Dataset excerpt:

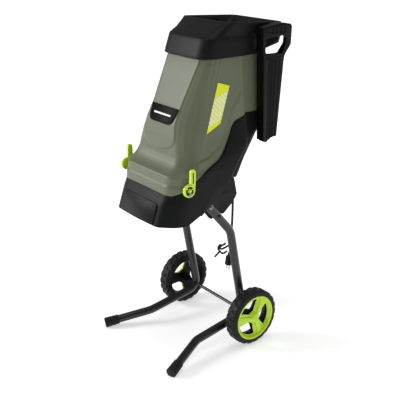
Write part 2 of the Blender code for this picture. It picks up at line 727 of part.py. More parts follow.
def build_cable_hook(path):
    """A clip on the lead above the plug: a ring with three prongs, to hang the lead up by."""
    grip = min(path, key=lambda point: abs(point.z - 240 * MM))
    half_height = Vector((0, 0, 5 * MM))
    ring = rod_mesh(grip - half_height, grip + half_height, 7.4 * MM)
    hook = add_part("cable_hook", ring, "rubber")
    trident = [
        (5, 1.5), (27, -14), (32, -12), (35, -7), (28, 1), (16, 6.5), (17.5, 10.5), (31, 5),
        (39.5, -6), (40, -16), (37, -22), (52, -38), (48.5, -42), (33, -27.5), (26, -31.5),
        (17, -28), (8.5, -21), (11, -18), (19, -23.5), (25, -25), (25.5, -20), (5, -5),
    ]
    outline = [(across * MM, up * MM) for across, up in trident]
    face = Matrix(((-0.6, 0, 0.8, 0), (-0.8, 0, -0.6, 0), (0, 1, 0, 0), (0, 0, 0, 1)))
    prongs = plate_mesh([outline], 5 * MM, Matrix.Translation(grip) @ face)
    combine(hook, add_cutter("hook_prongs", prongs), "UNION")
    bore = rod_mesh(grip - half_height * 1.8, grip + half_height * 1.8, CORD_RADIUS + 0.6 * MM)
    combine(hook, add_cutter("hook_bore", bore))


def smooth_curve(knots, steps=24):
    """Points along a Catmull-Rom curve through every knot but the first and the last."""
    curve = []
    for before, here, there, after in zip(knots, knots[1:], knots[2:], knots[3:]):
        leave = (there - before) / 2
        arrive = (after - here) / 2
        for step in range(steps):
            part = step / steps
            point = here * (2 * part**3 - 3 * part**2 + 1) + there * (3 * part**2 - 2 * part**3)
            point += leave * (part**3 - 2 * part**2 + part) + arrive * (part**3 - part**2)
            curve.append(point)
    curve.append(knots[-2])
    return curve


def hanging_route(start, outward):
    """The lead's centre line, read from a smooth curve out of the relief and down to the plug."""
    knots = [start] + [Vector((0, y * MM, z * MM)) for y, z in CORD_KNOTS]
    first = (knots[1] - start).length
    knots.insert(0, knots[1] - outward * 2 * first)
    knots.append(knots[-1] * 2 - knots[-2])
    curve = smooth_curve(knots)
    spacing = 11 * MM
    path = [curve[0]]
    target = 2 * MM
    travelled = 0
    for here, there in zip(curve, curve[1:]):
        travelled += (there - here).length
        if travelled >= target:
            path.append(there)
            target = travelled + spacing
    if (curve[-1] - path[-1]).length < spacing / 2:
        path.pop()
    path.append(curve[-1])
    return path


def latch_rod(side, inner, outer, radius, sides=16, end_radius=None):
    """A rod along a latch's axis, between two distances from the machine's middle plane."""
    start = (side * inner, LATCH_Y, LATCH_Z)
    end = (side * outer, LATCH_Y, LATCH_Z)
    return rod_mesh(start, end, radius, sides, end_radius)


def build_latch(name, side, tub):
    """A lime cam lever: its round base turns on an off-centre pin in the tub's side wall."""
    pivot = make_pivot(f"{name}_latch_pivot", (side * LATCH_X, LATCH_Y, LATCH_Z), DATUM)
    outer = 155.5 * MM
    base = latch_rod(side, 146.4 * MM, outer, KNOB_RADIUS, 24)
    base.transform(Matrix.Translation((0, 0, KNOB_LIFT)))
    lever = add_part(f"{name}_latch_lever", base, "lime", pivot)
    arm = [
        (-217, 522), (-200, 522), (-197, 560), (-198, 580),
        (-202, 585), (-210, 585), (-214, 580), (-214, 560),
    ]
    low, high = sorted((side * 147 * MM, side * 153 * MM))
    combine(lever, add_cutter(f"{name}_latch_arm", side_plate([arm], low, high), pivot), "UNION")
    hole = latch_rod(side, 130 * MM, 170 * MM, 3.4 * MM)
    combine(lever, add_cutter(f"{name}_latch_hole", hole, pivot))
    head = latch_rod(side, outer + GAP, outer + 3 * MM, 5.4 * MM, 16, 4 * MM)
    pin = add_part(f"{name}_latch_pin", head, "steel")
    shank = latch_rod(side, 128 * MM, outer + MM, 3 * MM)
    combine(pin, add_cutter(f"{name}_latch_shank", shank), "UNION")
    wall_hole = latch_rod(side, 120 * MM, 150 * MM, 3.3 * MM)
    combine(tub, add_cutter(f"{name}_wall_hole", wall_hole))


def build_hood(pivot):
    """The hopper hood: a lofted shell that meets the tub along the parting line."""
    levels = [
        (500, 144, -256, 97, -224, 7, 100, 88),
        (552, 144, -248, 97, -216, 7, 100, 88),
        (572, 133, -223, 92, -192, 7, 100, 88),
        (600, 127, -212, 88, -182, 7, 100, 88),
        (650, 120, -204, 76, -170, 7, 100, 88),
        (684, 117, -196, 68, -158, 7, 100, 88),
        (723, 112, -177, 64, -140, 7, 100, 88),
        (852.4, 96, -114, 74, -90, 7, 94, 85),
    ]
    thickness = HOOD_WALL / MM
    outer = [body_ring(*level, crown=0) for level in levels]
    inner = [body_ring(*level, wall=thickness, crown=0) for level in reversed(levels)]
    hood = add_part("hood_shell", loft_mesh(outer + inner), "sage", pivot)
    line = [(y - 0.5, z + 0.6) for y, z in PARTING]
    below = [(-400, line[0][1])] + line + [(200, line[-1][1]), (200, 440), (-400, 440)]
    lower_cut = side_plate([below], -CUT_REACH, CUT_REACH)
    combine(hood, add_cutter("hood_lower_cut", lower_cut, pivot))
    arm = [
        (86, 700), (86, 740), (95, 730), (104, 700), (108, 674),
        (106, 662), (98, 658), (91, 661), (88, 668), (90, 690),
    ]
    for index, side in enumerate((-1, 1)):
        low, high = sorted((side * 30 * MM, side * 44 * MM))
        arm_mesh = side_plate([arm], low, high)
        combine(hood, add_cutter(f"hood_arm_{index}", arm_mesh, pivot), "UNION")
    pin_hole = hinge_rod(75 * MM, HINGE_PIN_RADIUS + GAP)
    combine(hood, add_cutter("hood_pin_hole", pin_hole, pivot))


def build_cap(pivot):
    """Funnel mouth on top of the hood, the rubber flap in it and the throat below it."""
    skirt = dict(step=7, crown=0)
    rings = [
        body_ring(853, 99, -119, 84, -98, narrow=97, rear=90, **skirt),
        body_ring(862, 99.5, -117.7, 84.3, -96.7, narrow=98, rear=95, **skirt),
        body_ring(863.5, 99.6, -117.5, 84.4, -96.5, narrow=98.5, rear=151, tilt=-0.04, **skirt),
        body_ring(908, 102, -111, 86, -90, narrow=101, rear=154, tilt=0.06, **skirt),
        body_ring(944, 107, -46, 95, -30, narrow=106, rear=150, tilt=0.06, **skirt),
        body_ring(943, 102, -41, 91, -27, narrow=101, rear=145, tilt=0.06, **skirt),
        body_ring(905, 88, -74, 76, -58, narrow=87, rear=100, tilt=0.03, **skirt),
        body_ring(854, 80, -92, 68, -76, narrow=79, rear=68, **skirt),
        body_ring(854, 83, -95, 71, -79, narrow=82, rear=71, **skirt),
        body_ring(902, 96, -105, 82, -86, narrow=95, rear=110, tilt=0.06, **skirt),
        body_ring(853, 96, -116, 82, -96, narrow=94, rear=86, **skirt),
    ]
    add_part("hopper_cap", loft_mesh(rings), "cap_plastic", pivot)
    flap = round_corners([(-0.078, -0.088), (0.078, -0.088), (0.078, 0.062), (-0.078, 0.062)], [0.014] * 4)
    slits = [
        [(-0.055, -0.014), (-0.055, -0.011), (0.055, -0.011), (0.055, -0.014)],
        [(-0.0015, -0.018), (0.0015, -0.018), (0.0015, -0.070), (-0.0015, -0.070)],
        [(-0.0015, -0.007), (0.0015, -0.007), (0.0015, 0.045), (-0.0015, 0.045)],
    ]
    outlines = [[(point.x, point.y) for point in flap]] + slits
    flap_place = Matrix.Translation((0, 0, 852.2 * MM))
    add_part("splash_guard", plate_mesh(outlines, 2 * MM, flap_place), "rubber", pivot)
    throat = [
        body_ring(850, 84, -94, 74, -84, step=7, narrow=82, rear=70, crown=0),
        body_ring(602, 62, -190, 52, -178, step=-120, narrow=58, rear=-106, crown=0),
        body_ring(602, 60, -188, 50, -177, step=-121, narrow=56, rear=-108, crown=0),
        body_ring(850, 82, -92, 72, -83, step=6, narrow=80, rear=68, crown=0),
    ]
    add_part("feed_throat", loft_mesh(throat), "black_plastic", pivot)


def build_hood_trim(pivot):
    """A blank label plate on the front and a decal plate on each side."""
    lean = math.atan2(20, 39)
    place = Matrix.Translation((0, -188.2 * MM, 703.6 * MM)) @ Matrix.Rotation(math.pi / 2 - lean, 4, "X")
    corners = [(-0.050, -0.021), (0.050, -0.021), (0.061, 0.021), (-0.061, 0.021)]
    rounded = round_corners(corners, [9 * MM, 9 * MM, 3 * MM, 3 * MM])
    outline = [(point.x, point.y) for point in rounded]
    add_part("label_plate", plate_mesh([outline], 1.4 * MM, place), "label", pivot)
    for name, side in (("left", -1), ("right", 1)):
        outline = [(-86, 792), (-47, 779), (-87, 683), (-137, 661)]
        plate = side_plate([outline], -0.5 * MM, 0.5 * MM)
        slope = math.atan2(24, 202)
        centre = Vector((0, -90 * MM, 727 * MM))
        turn = Matrix.Rotation(-side * slope, 4, "Y")
        place = Matrix.Translation(centre + Vector((side * 113.6 * MM, 0, 0)))
        plate.transform(place @ turn @ Matrix.Translation(-centre))
        add_part(f"{name}_side_decal", plate, "lime", pivot)


def build_pusher(hood_pivot):
    """Plunger with a D handle that hangs on a tab at the hood's right rear."""
    tab = [(58, 801), (88, 801), (88, 824.2), (58, 824.2)]
    tab_mesh = side_plate([tab], 100.5 * MM, 119 * MM)
    holder = add_part("pusher_holder", tab_mesh, "black_plastic", hood_pivot)
    bevel(holder, 1 * MM)
    place = ((PUSHER_X[0] + PUSHER_X[1]) / 2, 76 * MM, 824.6 * MM)
    pivot = make_pivot("pusher_slide", place, hood_pivot)
    outline = [
        (44, 921), (48, 927), (112, 935), (146, 930), (150.5, 924), (148.8, 874), (127, 848),
        (124, 836), (106, 617), (80, 613), (56, 610), (48, 850), (45, 868),
    ]
    window = [(54, 897), (124, 901), (130, 893), (129, 881), (117, 851), (58, 856), (54, 861)]
    blade = side_plate([outline, window], *PUSHER_X)
    pusher = add_part("pusher", blade, "black_plastic", pivot)
    bevel(pusher, 1.5 * MM)
    hollow = [(50, 903), (140, 908), (146, 900), (145, 876), (123, 850), (52, 850)]
    grip_hollow = side_plate([hollow], PUSHER_X[0] - 5 * MM, PUSHER_X[1] - 9.5 * MM)
    combine(pusher, add_cutter("grip_hollow", grip_hollow, pivot))
    groove = box_mesh((100 * MM, 56 * MM, 590 * MM), (119.6 * MM, 90 * MM, 824.5 * MM))
    combine(pusher, add_cutter("pusher_groove", groove, pivot))


def main():
    bolt_spots = build_leg("left", -1)
    build_leg("right", 1)
    build_axle()
    build_wheel("left", -1)
    build_wheel("right", 1)
    tub = build_tub()
    cover = build_motor_cover(bolt_spots)
    build_motor()
    build_rotor()
    build_switches()
    lead = build_cord(cover)
    build_cable_hook(lead)
    build_latch("left", -1, tub)
    build_latch("right", 1, tub)
    hood_pivot = make_pivot("hood_pivot", (0, HINGE_Y, HINGE_Z), DATUM)
    build_hood(hood_pivot)
    build_cap(hood_pivot)
    build_hood_trim(hood_pivot)
    build_pusher(hood_pivot)


main()
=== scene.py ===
"""Looks for an electric garden wood chipper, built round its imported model.

Shapes are given in millimetres from the wheel axle's middle plane: X across the machine,
-Y to the front and Z up from the ground. place() turns them into metres of the model's frame.
"""

import sys
import logging
import math
from collections.abc import Callable, Iterable, Sequence
from dataclasses import dataclass
from enum import Enum

import bmesh
import bpy
from mathutils import Matrix, Vector


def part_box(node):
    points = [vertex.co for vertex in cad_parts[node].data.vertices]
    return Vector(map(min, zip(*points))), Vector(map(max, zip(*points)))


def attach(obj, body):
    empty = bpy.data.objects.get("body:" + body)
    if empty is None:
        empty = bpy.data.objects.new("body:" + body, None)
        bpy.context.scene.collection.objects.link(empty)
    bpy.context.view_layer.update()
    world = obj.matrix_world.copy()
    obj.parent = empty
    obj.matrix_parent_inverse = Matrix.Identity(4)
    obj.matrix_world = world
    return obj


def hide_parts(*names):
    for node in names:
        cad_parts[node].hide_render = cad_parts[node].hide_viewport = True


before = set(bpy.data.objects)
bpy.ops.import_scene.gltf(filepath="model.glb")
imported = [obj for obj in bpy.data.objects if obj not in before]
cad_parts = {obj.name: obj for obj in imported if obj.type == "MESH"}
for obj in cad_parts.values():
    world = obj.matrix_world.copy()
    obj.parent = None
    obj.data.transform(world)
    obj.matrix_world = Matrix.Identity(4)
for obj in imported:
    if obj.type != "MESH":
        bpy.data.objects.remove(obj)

LOG = logging.getLogger("wood_chipper")
MM = 0.001
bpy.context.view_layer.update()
AXLE = (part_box("axle_rod")[0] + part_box("axle_rod")[1]) / 2

Colour = tuple[float, float, float]
Point2 = tuple[float, float]
Point3 = tuple[float, float, float]
Level = tuple[float, ...]

# Places that several sub-assemblies share, in millimetres: (y, z) in side view, or (x, y, z)
HINGE: Point2 = (98.0, 668.0)
LATCH_PIN: Point2 = (-218.0, 518.0)
LEAD_WALL: Point3 = (0.0, -5.56, 470.0)
LEAD_AXIS: Point3 = (0.0, 0.9762, 0.2169)

# How far a cutting plate reaches past the machine, lengthwise and sideways
CLEAR = 400.0
CLEAR_SIDE = 200.0
# The smallest radius of a turned profile, which closes it round its axis
POINT = 0.01

SIDES: tuple[tuple[str, int], ...] = (("left", -1), ("right", 1))


def place(x: float, y: float, z: float) -> Vector:
    """A point in metres of the model's frame, from millimetres measured at the axle."""
    return Vector((x * MM, y * MM + AXLE.y, z * MM))


# ---------------------------------------------------------------- shader groups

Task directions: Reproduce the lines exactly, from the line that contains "build_hood(hood_pivot)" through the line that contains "in imported if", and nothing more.

Worked answer:
    build_hood(hood_pivot)
    build_cap(hood_pivot)
    build_hood_trim(hood_pivot)
    build_pusher(hood_pivot)


main()
=== scene.py ===
"""Looks for an electric garden wood chipper, built round its imported model.

Shapes are given in millimetres from the wheel axle's middle plane: X across the machine,
-Y to the front and Z up from the ground. place() turns them into metres of the model's frame.
"""

import sys
import logging
import math
from collections.abc import Callable, Iterable, Sequence
from dataclasses import dataclass
from enum import Enum

import bmesh
import bpy
from mathutils import Matrix, Vector


def part_box(node):
    points = [vertex.co for vertex in cad_parts[node].data.vertices]
    return Vector(map(min, zip(*points))), Vector(map(max, zip(*points)))


def attach(obj, body):
    empty = bpy.data.objects.get("body:" + body)
    if empty is None:
        empty = bpy.data.objects.new("body:" + body, None)
        bpy.context.scene.collection.objects.link(empty)
    bpy.context.view_layer.update()
    world = obj.matrix_world.copy()
    obj.parent = empty
    obj.matrix_parent_inverse = Matrix.Identity(4)
    obj.matrix_world = world
    return obj


def hide_parts(*names):
    for node in names:
        cad_parts[node].hide_render = cad_parts[node].hide_viewport = True


before = set(bpy.data.objects)
bpy.ops.import_scene.gltf(filepath="model.glb")
imported = [obj for obj in bpy.data.objects if obj not in before]
cad_parts = {obj.name: obj for obj in imported if obj.type == "MESH"}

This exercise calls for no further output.